Brands with strong existing retail-wholesale relationships (Costco, Walmart, big-box, regional distributors) need to evaluate how 1P consolidation will be perceived by those buyers. In most cases, 1P consolidation helps MAP discipline across the broader network (because gray-market 3P sellers lose visibility), but the conversation with major retail buyers should happen before launch, framed as channel hygiene rather than as a surprise.

Lifecycle stage of the product

New product launches often work better on 3P first — pricing flexibility, faster iteration on listing/copy, Amazon Vine for early reviews. Once a SKU has stabilized (typically 60–90 days post-launch) and unit economics are clear, the decision to move it to 1P becomes simpler. Mature SKUs in stable demand are often clean 1P candidates; brand-new launches in active iteration typically aren't.

Strategic posture toward Amazon as a channel

Brands that treat Amazon as one channel within a broader portfolio — alongside DTC, retail wholesale, big-box, international — typically find 1P a clean fit because the wholesale model matches how they operate other wholesale relationships. Brands that treat Amazon as their primary or only revenue channel and want maximum operational control over every aspect of that channel often prefer 3P/FBA for the autonomy.
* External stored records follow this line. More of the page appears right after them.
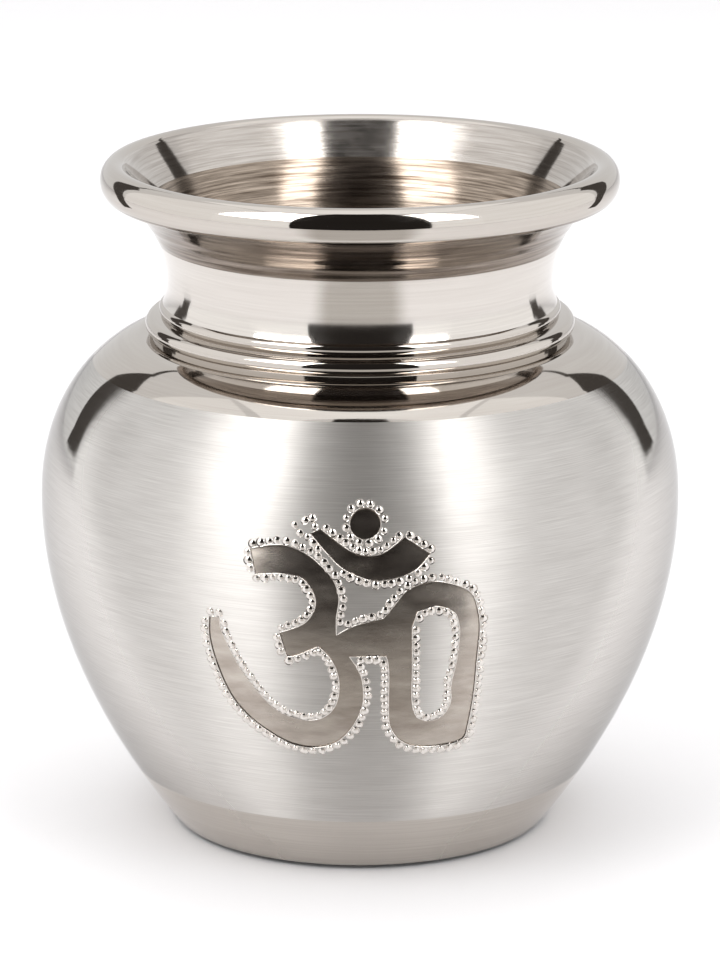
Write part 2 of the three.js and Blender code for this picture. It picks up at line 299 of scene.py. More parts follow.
def makeBasePan():
    top = body["baseHeight"] + body["lap"]
    ringInner = body["footRadius"] - base["ringWidth"]
    floorLevel = base["recess"] + base["floorThickness"]
    band = bodyLine(base["edge"], body["baseHeight"], base["bandRows"])
    lapLine = bodyLine(body["baseHeight"], top, body["lapRows"])
    spigotOuter = offsetLine(lapLine, -(body["wall"] + body["fitGap"]))
    inner = offsetLine(bodyLine(floorLevel, top, base["innerRows"]), -(2 * body["wall"] + body["fitGap"]))
    gapInner = body["footRadius"] - base["gapDepth"]
    edge = [(gapInner, 0), (gapInner, base["gapHeight"]),
            *arcPoints(body["footRadius"] - base["edgeInset"], base["edge"], base["edgeWidth"],
                       base["edgeDrop"], base["edgeStart"], base["edgeEnd"], base["edgeSteps"])]
    line = [(ringInner - base["recess"], base["recess"]), (ringInner, 0), *edge, *band, *spigotOuter,
            *inner[::-1], (inner[0][0] - base["floorFillet"], floorLevel), (base["hub"], floorLevel)]
    return turnPiece("basePan", line, startsOnAxis=True, endsOnAxis=True)


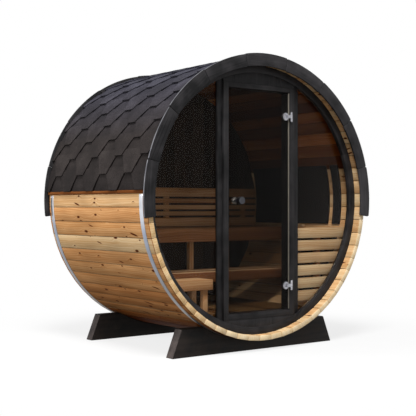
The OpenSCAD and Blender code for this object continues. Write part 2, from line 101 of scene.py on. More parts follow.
def planedWood(name, early, late, knot, grain=16, knots=0.075, seamShade=0.0):
    # Sawn and planed softwood: pale early wood, darker late wood in long wavy lines, brown knots that the
    # grain flows round. early and late run from the palest board to the darkest. grain is the spacing of
    # the lines in mm, several times wider than real rings so that it shows. seamShade darkens the eased
    # edges: painted shade, standing for the shade in the joints between boards.
    wood = newMaterial(name)
    place = add(wood, "Attribute", attribute_name="boardPlace").outputs["Vector"]
    tone = add(wood, "Attribute", attribute_name="boardTone").outputs["Fac"]
    edge = add(wood, "Attribute", attribute_name="boardEdge").outputs["Fac"]

    spots = []
    for scale, turn, size in (((4.3, 10.0, 0), 0.0, knots), ((3.1, 8.0, 0), 0.6, knots * 0.8)):
        # round knots, then slanting ones, every cell with a size of its own
        cell = add(wood, "Mapping", {"Vector": place, "Scale": scale, "Rotation": (0, 0, turn)})
        if turn:
            cell = add(wood, "Mapping", {"Vector": cell, "Scale": (0.45, 1.6, 1)})
        dots = add(wood, "TexVoronoi", {"Vector": cell, "Scale": 1.0}, voronoi_dimensions="2D")
        chance = add(wood, "SeparateColor", {"Color": dots.outputs["Color"]})
        reach = add(wood, "MapRange", {"Value": chance, "From Min": 0.25,
                    "To Min": 0.001, "To Max": size})
        near = add(wood, "Math", {0: dots, 1: reach}, operation="DIVIDE")
        spots.append(add(wood, "MapRange",
                    {"Value": near, "From Min": 0.6, "From Max": 1.15, "To Min": 1.0, "To Max": 0.0},
                    interpolation_type="SMOOTHSTEP"))
        if not turn:
            swirl = add(wood, "MapRange",
                    {"Value": near, "From Min": 0.5, "From Max": 4.0, "To Min": 0.016, "To Max": 0.0},
                    interpolation_type="SMOOTHSTEP")
    knotSpot = add(wood, "Math", {0: spots[0], 1: spots[1]}, operation="MAXIMUM")

    slow = add(wood, "Mapping", {"Vector": place, "Scale": (1.7, 9, 9)})
    wander = add(wood, "TexNoise", {"Vector": slow, "Scale": 1.0, "Detail": 1.0})
    sway = add(wood, "Math", {0: wander, 1: 0.045, 2: swirl}, operation="MULTIPLY_ADD")
    shift = add(wood, "CombineXYZ", {"Y": sway})
    bent = add(wood, "VectorMath", {0: place, 1: shift}, operation="ADD")

    rings = add(wood, "TexWave",
            {"Vector": bent, "Scale": 0.314 / (grain * mm), "Distortion": 2.2, "Detail": 2.0,
                "Detail Scale": 0.35}, wave_type="BANDS", bands_direction="Y", wave_profile="SAW")
    fine = add(wood, "Mapping", {"Vector": bent, "Scale": (5, 170, 170)})
    fibre = add(wood, "TexNoise", {"Vector": fine, "Scale": 1.0, "Detail": 3.0, "Roughness": 0.6})
    broad = add(wood, "Mapping", {"Vector": bent, "Scale": (0.9, 34, 34)})
    streak = add(wood, "TexNoise", {"Vector": broad, "Scale": 1.0})
    lines = add(wood, "Math", {0: rings.outputs["Fac"], 1: 0.34, 2: streak}, operation="MULTIPLY_ADD")
    lines = add(wood, "Math", {0: fibre, 1: 0.42, 2: lines}, operation="MULTIPLY_ADD")
    lateShare = add(wood, "MapRange", {"Value": lines, "From Min": 0.62, "From Max": 1.14})

    steps = [i / (len(early) - 1) for i in range(len(early))]
    pale = add(wood, "ValToRGB", {"Fac": tone}, stops=zip(steps, early))
    deep = add(wood, "ValToRGB", {"Fac": tone}, stops=zip(steps, late))
    body = add(wood, "Mix", {"Factor": lateShare, "A": pale, "B": deep}, data_type="RGBA")
    cloud = add(wood, "Mapping", {"Vector": place, "Scale": (2.4, 7, 7)})
    patch = add(wood, "TexNoise", {"Vector": cloud, "Scale": 1.0})
    shade = add(wood, "ValToRGB", {"Fac": patch}, stops=[(0.3, "#aaa298"), (0.7, "#ffffff")])
    clouded = add(wood, "Mix", {"Factor": 0.5, "A": body, "B": shade}, data_type="RGBA",
            blend_type="MULTIPLY")
    knotted = add(wood, "Mix", {"Factor": knotSpot, "A": clouded, "B": knot}, data_type="RGBA")
    # painted shade on the eased edges, where the joints between boards fall dark
    creaseShade = add(wood, "Math", {0: edge, 1: seamShade}, operation="MULTIPLY")
    colour = add(wood, "Mix", {"Factor": creaseShade, "A": knotted, "B": "#2c170a"}, data_type="RGBA")
    relief = add(wood, "Math", {0: lateShare, 1: knotSpot}, operation="SUBTRACT")
    bump = add(wood, "Bump", {"Height": relief, "Strength": 0.35, "Distance": 0.6 * mm})
    shader = add(wood, "BsdfPrincipled", {"Base Color": colour, "Roughness": 0.72, "Normal": bump,
                "Specular IOR Level": 0.02})
    add(wood, "OutputMaterial", {"Surface": shader})
    return wood


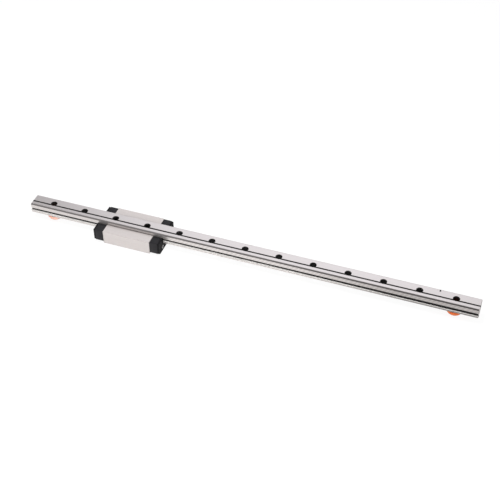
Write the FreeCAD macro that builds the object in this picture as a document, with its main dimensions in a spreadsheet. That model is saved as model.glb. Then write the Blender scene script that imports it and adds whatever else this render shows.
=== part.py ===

The right model depends on the brand's strategic posture, not on a universal answer.

The simplest version of the framework: 1P fits when a brand has 1–N SKUs whose unit economics meaningfully improve under 1P's structure, when the brand's catalog has sufficient scale to justify the operational setup, and when 1P sits cleanly within the brand's broader channel architecture.

For most brands, the answer is not "all of the catalog should be 1P" or "none should." It's "some SKUs should be 1P, others should stay 3P, and the configuration of that split is a function of unit economics and strategic intent." That's the Hybrid model — and it's the most common 1P engagement we run.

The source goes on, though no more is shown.